What is Shaping in Arabic typography, and why does it cause functional defects beyond cosmetic issues in manual testing?

Arabic Shaping (or Glyph composition) refers to how characters change form based on their position within a word (initial, medial, final, isolated). Candidates miss that this affects functional testing because identical Unicode codepoints can render differently depending on font ligature support. For example, the Lam-Alef ligature (ﻻ) is a single glyph representing two characters; if a search function indexes the raw Unicode (two separate codepoints) but the user input method combines them into the ligature (one codepoint), the search returns zero results despite visual identity. Proper manual testing requires copying text from the UI back into a hex editor or Python repr() output to verify codepoint sequences match, and testing with fonts that explicitly disable ligatures (like Courier New) to reveal underlying character storage issues.

How do you validate Collation (sorting order) correctness for languages you cannot read, such as verifying that Swedish treats 'Å' as a distinct letter after 'Z' rather than a variant of 'A'?

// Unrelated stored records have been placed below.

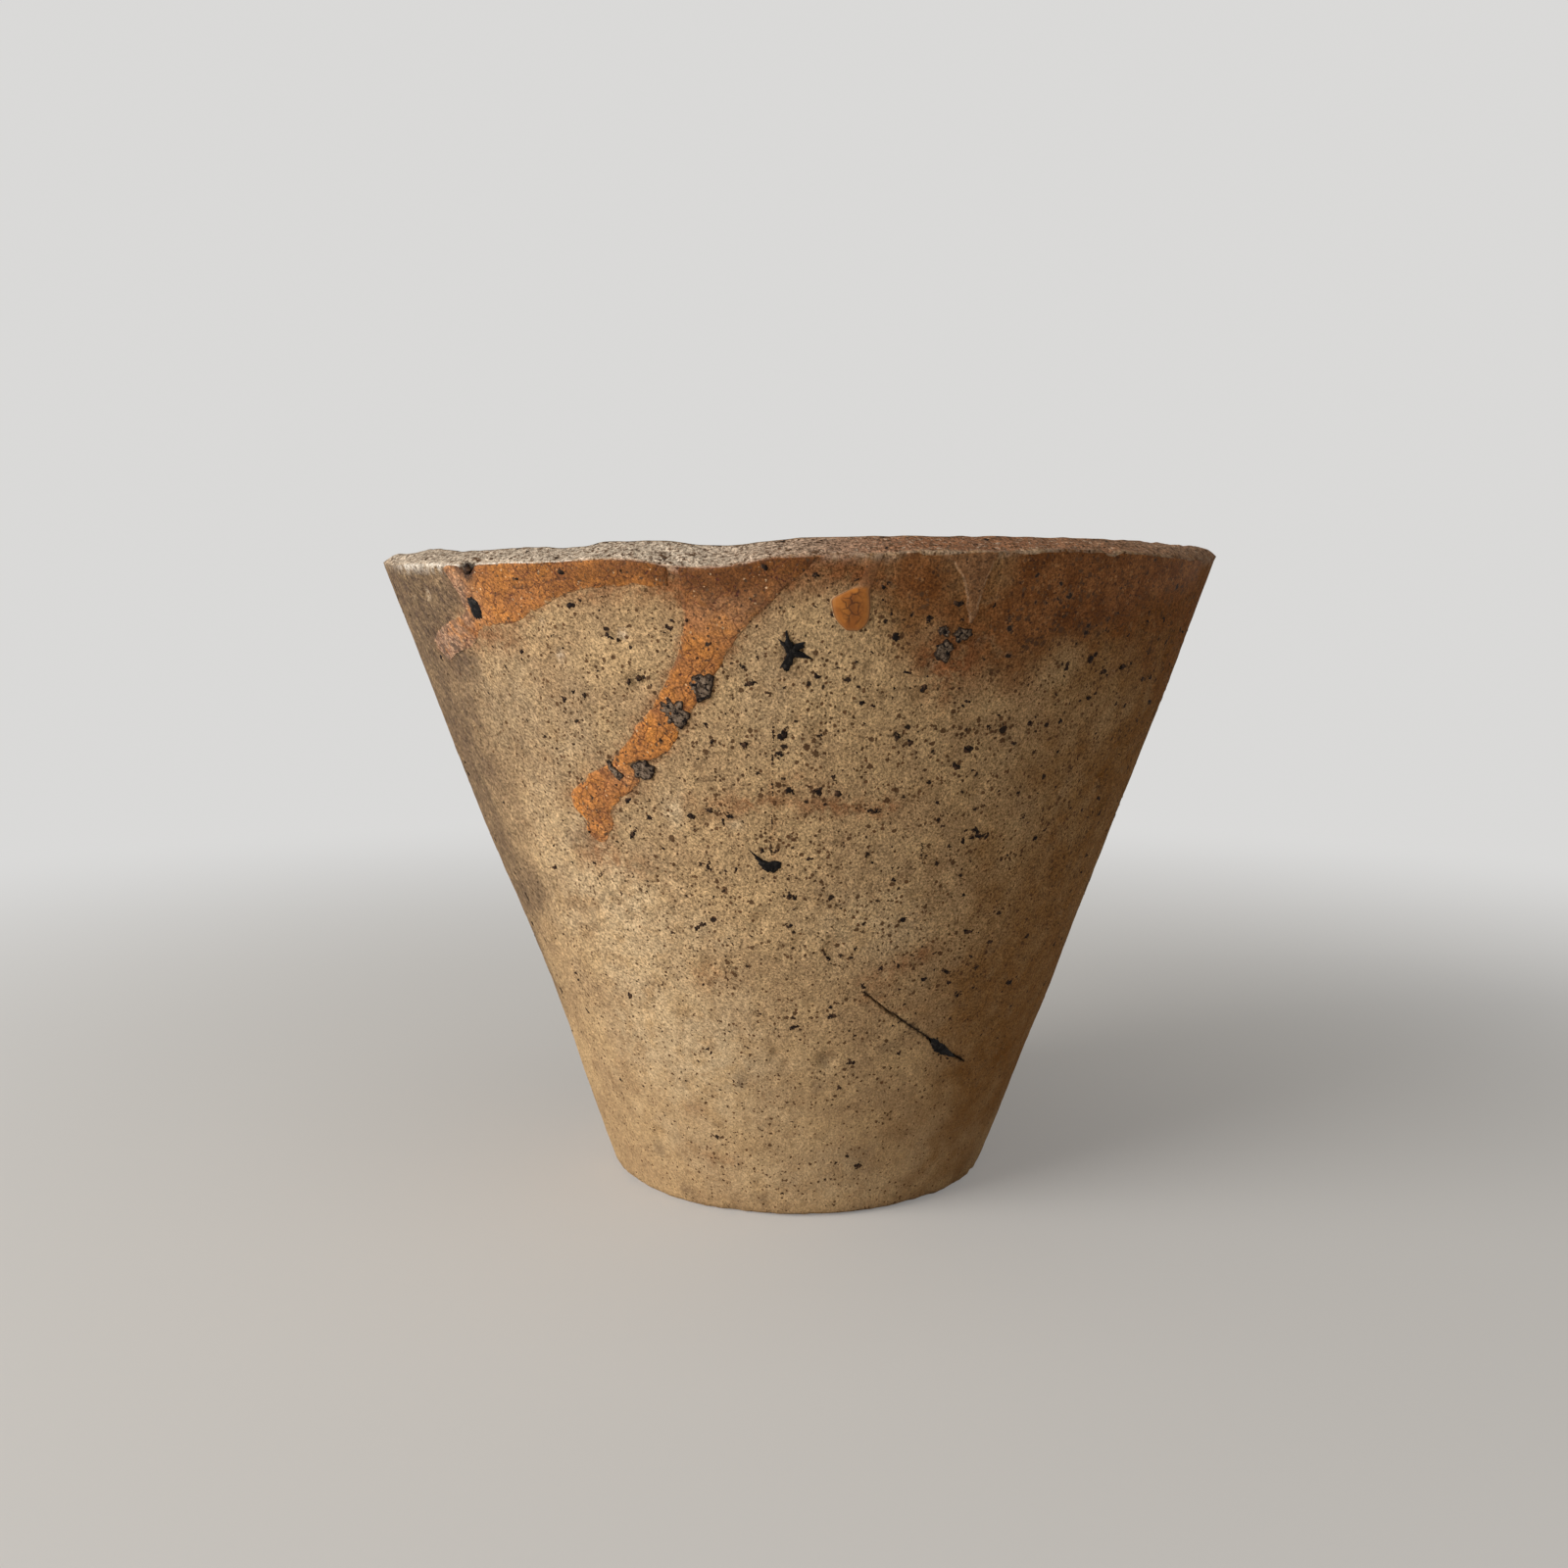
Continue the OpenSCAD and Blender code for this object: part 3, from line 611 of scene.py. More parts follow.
# Soft patches: [azimuth, height, half width in degrees, half height, strength]
# Soot; the patches on the left side also stand for painted shade there
SOOT = [
    [-82, 72, 20, 44, 0.8], [-66, 104, 16, 13, 0.9], [-57, 109, 7, 5, 0.97], [-51.5, 98, 4, 2.4, 0.98],
    [-51, 99, 2.4, 1.6, 0.95], [-60, 108, 8, 7, 0.95], [-53.5, 112, 6, 4, 0.98], [-51, 109, 2.4, 4, 0.95],
    [-66, 112, 8, 5, 0.95], [-57, 104.6, 4, 2.2, 0.97], [-66, 86, 10, 16, 0.55], [-62, 90, 12, 10, 0.8],
    [-46, 90, 8, 8, 0.3], [-62, 76, 11, 9, 0.75], [-48, 77, 8, 7, 0.15], [-60, 60, 11, 8, 0.75],
    [-47, 62, 6, 5, 0.12], [-72, 48, 14, 16, 0.6], [-37, 69.5, 2.5, 2, 0.5], [-37, 92, 12, 11, 0.3],
    [-26, 86, 12, 12, 0.15], [-52, 104, 5, 6, 0.6], [-39.5, 11, 2.4, 1.4, 0.55],
    [-12.5, 27, 1.8, 1.5, 0.55], [-10.3, 3.5, 2.2, 1.3, 0.6], [17.5, 33, 2, 1.4, 0.55],
    [3.6, 26.3, 1.4, 1.1, 0.6], [4.3, 31.7, 1.4, 1, 0.6], [-33, 2.4, 2, 1.4, 0.5], [-120, 88, 25, 16, 0.7],
    [-150, 60, 14, 18, 0.55], [140, 96, 20, 12, 0.7], [170, 40, 16, 16, 0.5], [100, 50, 14, 22, 0.4],
    [15, 12, 5, 4, 0.25], [-105, 30, 14, 12, 0.3]]
RUST = [
    [-9, 112.5, 8, 3, 0.95], [-20, 113, 6, 2.5, 0.7], [3, 113, 6, 2.5, 0.7], [-14, 110, 3, 2.5, 0.6],
    [17.2, 100.4, 4, 4.4, 0.98], [-17, 46.8, 4, 2.6, 0.5], [13.5, 46.8, 3, 1.8, 0.5],
    [17.5, 49.3, 3.5, 2, 0.65], [21.5, 51.4, 2.6, 1.6, 0.75], [-25, 21, 6, 2, 0.3],
    [-18, 11, 5, 1.5, 0.45], [16.8, 100.5, 4.2, 5, 0.65], [-34, 67.5, 4, 3, 0.65], [-41, 102, 5, 2.4, 0.6],
    [-29, 67, 4, 3, 0.55], [5, 77, 6, 1.6, 0.8], [-6, 77.5, 5, 1.8, 0.7], [11, 76, 3, 1.5, 0.85],
    [0, 80.5, 3, 2, 0.4], [-4, 79, 0.6, 5, 0.6], [-4.2, 71, 0.5, 4, 0.5], [14, 43.2, 2.6, 0.7, 0.7],
    [18.5, 40.8, 3, 0.6, 0.5], [-21, 83, 2, 3, 0.35], [-13, 76, 4, 2, 0.3], [-16.5, 77.5, 3, 1.5, 0.3],
    [-40, 103.5, 6, 1.6, 0.45], [-26, 109, 8, 1.2, 0.35], [-170, 108, 20, 6, 0.7], [120, 110, 18, 5, 0.6],
    [-100, 111, 12, 4, 0.5]]
# Brown stain; over the right side it is also painted shade, darker and warmer than the stain alone
BROWN = [
    [6, 114, 6, 4, 0.6], [14, 111, 6, 7, 0.7], [22, 108, 9, 9, 0.75], [34, 110, 12, 9, 0.8],
    [50, 108, 14, 10, 0.9], [66, 104, 16, 16, 0.95], [78, 80, 24, 45, 0.95], [56, 70, 18, 36, 0.75],
    [38, 70, 16, 40, 0.3], [48, 40, 18, 26, 0.65], [64, 25, 22, 24, 0.92], [62, 86, 14, 24, 0.6],
    [44, 14, 14, 14, 0.5], [100, 100, 25, 20, 0.7], [-160, 104, 24, 12, 0.5], [150, 70, 22, 22, 0.4],
    [105, 40, 22, 34, 0.6]]
PEPPER = [
    [30, 106, 34, 8, 0.8], [2, 78, 20, 18, 0.9], [22, 84, 20, 20, 0.75], [18, 58, 24, 24, 0.65],
    [50, 80, 18, 28, 0.55], [-14, 98, 14, 10, 0.45], [-34, 82, 12, 16, 0.45], [120, 80, 40, 30, 0.5],
    [-140, 80, 40, 30, 0.5], [-8, 54, 18, 14, 0.6], [0, 20, 30, 16, 0.35]]
# Reddish-brown stain, where thin glass ran down from the rim
UMBER = [
    [-6, 112, 5, 3.5, 0.9], [-33, 111.5, 8, 3.5, 0.4], [-26, 112, 5, 3, 0.5], [-21, 113.5, 7, 2.2, 0.6],
    [-10, 111.5, 8, 3.6, 0.95], [1, 113.4, 9, 1.7, 0.85], [-15, 112, 3.5, 2.6, 0.9], [4, 113, 8, 2.4, 0.9],
    [12, 112, 5, 3.2, 0.9], [16, 107, 5, 5, 0.85], [25, 108, 8, 8, 0.95], [24, 101, 6, 5, 0.7],
    [34, 108, 8, 8.5, 0.95], [45, 108, 9, 9, 0.95], [57, 109, 10, 9, 0.95], [70, 107, 11, 12, 0.95],
    [84, 106, 12, 9, 0.8], [-165, 109, 18, 7, 0.7], [125, 110, 14, 5, 0.6]]
PALE = [
    [-33, 58, 13, 26, 0.6], [-24, 28, 18, 12, 0.55], [-14, 36, 9, 9, 0.3], [9, 58, 10, 8, 0.35],
    [-4, 94, 8, 8, 0.2], [5, 8, 30, 6, 0.35], [-18.5, 76.5, 2, 2.5, 0.8], [43, 76, 1.2, 2.4, 0.9],
    [-9.2, 74, 1.2, 0.6, 0.8], [-42, 93, 10, 8, 0.3]]
PINK = [
    [-53, 102, 9, 6, 0.95], [-46.5, 110, 3, 6, 0.85], [-58, 101, 6, 4, 0.9], [-8, 108, 5, 4, 0.5],
    [-29.5, 71, 3, 4, 0.4], [-24, 81, 3, 2, 0.3]]


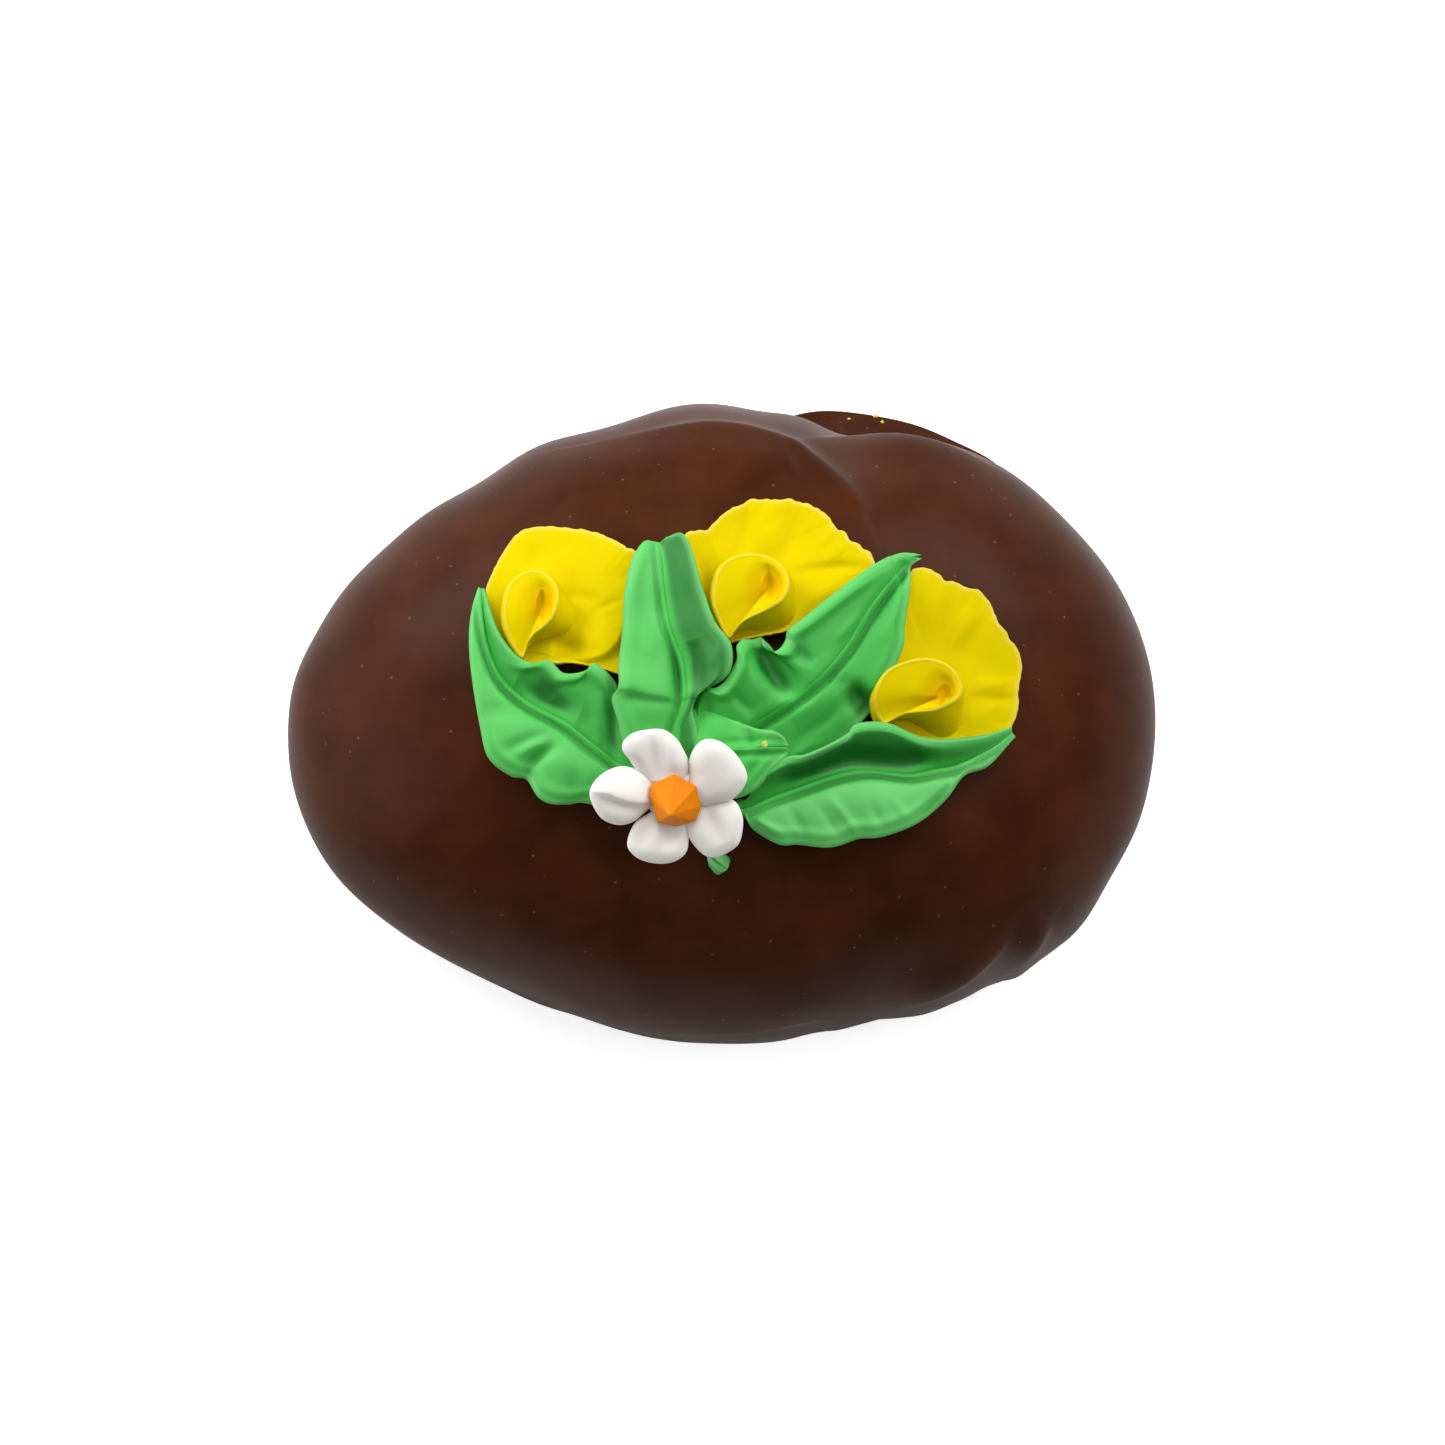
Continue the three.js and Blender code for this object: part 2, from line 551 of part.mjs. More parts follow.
const group = new THREE.Group();
group.add(meshFrom('egg', eggSolid(), 'chocolate'));

const grown = [];
for (const [name, build, finish] of STACK) {
  const solid = grown.reduce((rest, other) => rest.subtract(other), build(0));
  group.add(meshFrom(name, largestPiece(solid), finish));
  grown.push(build(SPACE));
}

// The base's middle becomes the origin.
const extent = new THREE.Box3().setFromObject(group);
const middle = extent.getCenter(new THREE.Vector3());
group.position.set(-middle.x, -middle.y, 0);

export default group;
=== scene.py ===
"""Chocolate egg with piped icing flowers.

The chocolate is one dipped piece with its foot and puddle. The icing pieces are sheets, cups
and petals that follow its dome. Shapes are worked out in millimetres from the egg's own centre,
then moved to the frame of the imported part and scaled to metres.
"""

import math

import bpy
import numpy as np
from bpy.props import FloatProperty, FloatVectorProperty, PointerProperty
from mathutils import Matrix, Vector


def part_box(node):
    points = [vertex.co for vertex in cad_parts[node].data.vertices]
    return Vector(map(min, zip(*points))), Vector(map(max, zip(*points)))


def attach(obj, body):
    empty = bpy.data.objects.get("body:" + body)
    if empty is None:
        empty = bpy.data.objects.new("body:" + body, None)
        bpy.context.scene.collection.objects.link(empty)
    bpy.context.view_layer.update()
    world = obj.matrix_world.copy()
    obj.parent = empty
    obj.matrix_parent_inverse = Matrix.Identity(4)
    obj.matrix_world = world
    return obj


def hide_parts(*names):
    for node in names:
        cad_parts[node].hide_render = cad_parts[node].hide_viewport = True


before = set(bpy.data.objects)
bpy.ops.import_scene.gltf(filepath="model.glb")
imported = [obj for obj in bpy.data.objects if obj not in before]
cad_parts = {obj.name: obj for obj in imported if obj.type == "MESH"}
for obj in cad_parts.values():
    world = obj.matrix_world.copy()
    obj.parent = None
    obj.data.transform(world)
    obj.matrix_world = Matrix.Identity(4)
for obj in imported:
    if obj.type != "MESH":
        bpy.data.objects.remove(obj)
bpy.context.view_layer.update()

bl_info = {
    "name": "Decorated Chocolate Egg",
    "version": (1, 0, 0),
    "blender": (4, 5, 0),
    "location": "View3D > Sidebar > Chocolate Egg",
    "description": "A hand-dipped chocolate egg with piped icing leaves and flowers",
    "category": "Add Mesh",
}

MM = 0.001

# ---------------------------------------------------------------- sizes in millimetres

EGG_HALF_LENGTH = 51.0
EGG_HALF_WIDTH = 37.4
EGG_BLUNTNESS = 0.089
EGG_CENTRE = (0.15, 0.12)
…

Testers frequently assume ASCII sort order or database default collation is sufficient. The solution involves Reference Data Validation: obtain official government or academic word lists (e.g., Swedish Språkrådet dictionaries) and import them as CSV test data, then compare application output against the expected sequence using diff tools. For Case-Insensitive matching, verify that Turkish 'İ' (dotted capital I) maps correctly to lowercase 'i' while English 'I' maps to 'i', using Turkish Locale (tr-TR) settings in Browser preferences. Manual testers should also perform Boundary Testing with Digraphs (Ch in Spanish, LL in traditional Welsh) to ensure they sort as single units rather than separate letters, validating against CLDR (Common Locale Data Repository) charts when linguistic expertise is unavailable.